EXERCISE GOAL =
Show all lines holding the string "slide".

RECORDED DATA =
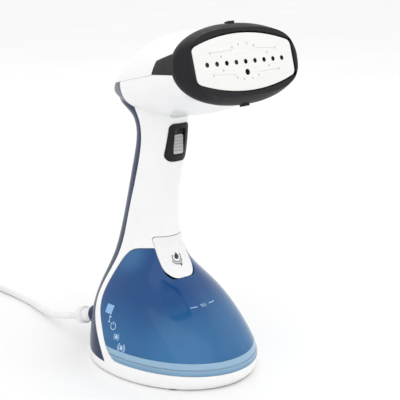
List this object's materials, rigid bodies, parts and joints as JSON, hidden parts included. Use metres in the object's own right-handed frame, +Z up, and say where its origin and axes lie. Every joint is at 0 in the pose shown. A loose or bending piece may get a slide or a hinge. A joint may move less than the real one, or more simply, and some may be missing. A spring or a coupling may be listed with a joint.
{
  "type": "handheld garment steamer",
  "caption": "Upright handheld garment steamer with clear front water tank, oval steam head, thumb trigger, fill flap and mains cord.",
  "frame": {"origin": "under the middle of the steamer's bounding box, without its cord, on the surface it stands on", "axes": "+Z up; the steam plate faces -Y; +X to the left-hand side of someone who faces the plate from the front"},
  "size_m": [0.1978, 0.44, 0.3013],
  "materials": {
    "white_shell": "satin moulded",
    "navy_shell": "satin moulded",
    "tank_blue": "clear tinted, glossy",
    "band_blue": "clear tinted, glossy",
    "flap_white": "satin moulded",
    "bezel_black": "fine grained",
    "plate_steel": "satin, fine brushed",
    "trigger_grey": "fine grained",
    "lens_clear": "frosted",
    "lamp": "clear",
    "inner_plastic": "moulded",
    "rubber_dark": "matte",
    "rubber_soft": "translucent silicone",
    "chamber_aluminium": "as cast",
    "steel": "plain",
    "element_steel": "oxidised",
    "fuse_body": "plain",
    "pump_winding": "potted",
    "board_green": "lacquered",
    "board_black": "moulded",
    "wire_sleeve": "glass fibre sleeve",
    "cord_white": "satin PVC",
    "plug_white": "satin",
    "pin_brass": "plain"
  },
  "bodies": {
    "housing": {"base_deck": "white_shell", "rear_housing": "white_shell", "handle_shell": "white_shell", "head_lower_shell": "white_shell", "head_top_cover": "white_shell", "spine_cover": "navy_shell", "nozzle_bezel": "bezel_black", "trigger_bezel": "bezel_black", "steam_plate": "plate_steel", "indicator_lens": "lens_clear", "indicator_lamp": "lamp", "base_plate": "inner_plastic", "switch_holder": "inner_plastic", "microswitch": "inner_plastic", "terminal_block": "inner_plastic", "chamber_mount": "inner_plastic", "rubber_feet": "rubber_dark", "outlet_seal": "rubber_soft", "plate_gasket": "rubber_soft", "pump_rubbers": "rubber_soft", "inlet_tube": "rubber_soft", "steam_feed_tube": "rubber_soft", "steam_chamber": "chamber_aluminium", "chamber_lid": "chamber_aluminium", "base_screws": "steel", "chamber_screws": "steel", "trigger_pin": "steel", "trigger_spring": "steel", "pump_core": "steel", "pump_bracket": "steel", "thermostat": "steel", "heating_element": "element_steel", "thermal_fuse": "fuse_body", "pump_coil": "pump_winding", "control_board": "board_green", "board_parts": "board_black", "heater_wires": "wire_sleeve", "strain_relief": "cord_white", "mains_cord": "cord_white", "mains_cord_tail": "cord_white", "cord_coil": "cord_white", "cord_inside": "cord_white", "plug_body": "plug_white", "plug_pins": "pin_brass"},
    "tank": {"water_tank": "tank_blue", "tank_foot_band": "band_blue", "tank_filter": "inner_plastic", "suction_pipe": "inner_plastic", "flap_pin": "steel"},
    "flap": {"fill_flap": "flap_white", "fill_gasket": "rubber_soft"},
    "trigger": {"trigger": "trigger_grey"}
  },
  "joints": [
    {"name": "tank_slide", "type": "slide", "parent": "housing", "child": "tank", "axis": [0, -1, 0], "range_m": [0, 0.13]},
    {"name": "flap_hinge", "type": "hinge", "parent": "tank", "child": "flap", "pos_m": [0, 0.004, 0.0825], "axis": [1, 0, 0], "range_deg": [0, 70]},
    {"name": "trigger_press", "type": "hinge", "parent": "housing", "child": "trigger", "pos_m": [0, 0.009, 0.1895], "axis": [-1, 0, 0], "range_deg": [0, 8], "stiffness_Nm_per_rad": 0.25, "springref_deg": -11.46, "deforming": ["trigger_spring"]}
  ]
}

COMPLETE ANSWER =
List this object's materials, rigid bodies, parts and joints as JSON, hidden parts included. Use metres in the object's own right-handed frame, +Z up, and say where its origin and axes lie. Every joint is at 0 in the pose shown. A loose or bending piece may get a slide or a hinge. A joint may move less than the real one, or more simply, and some may be missing. A spring or a coupling may be listed with a joint.
    {"name": "tank_slide", "type": "slide", "parent": "housing", "child": "tank", "axis": [0, -1, 0], "range_m": [0, 0.13]},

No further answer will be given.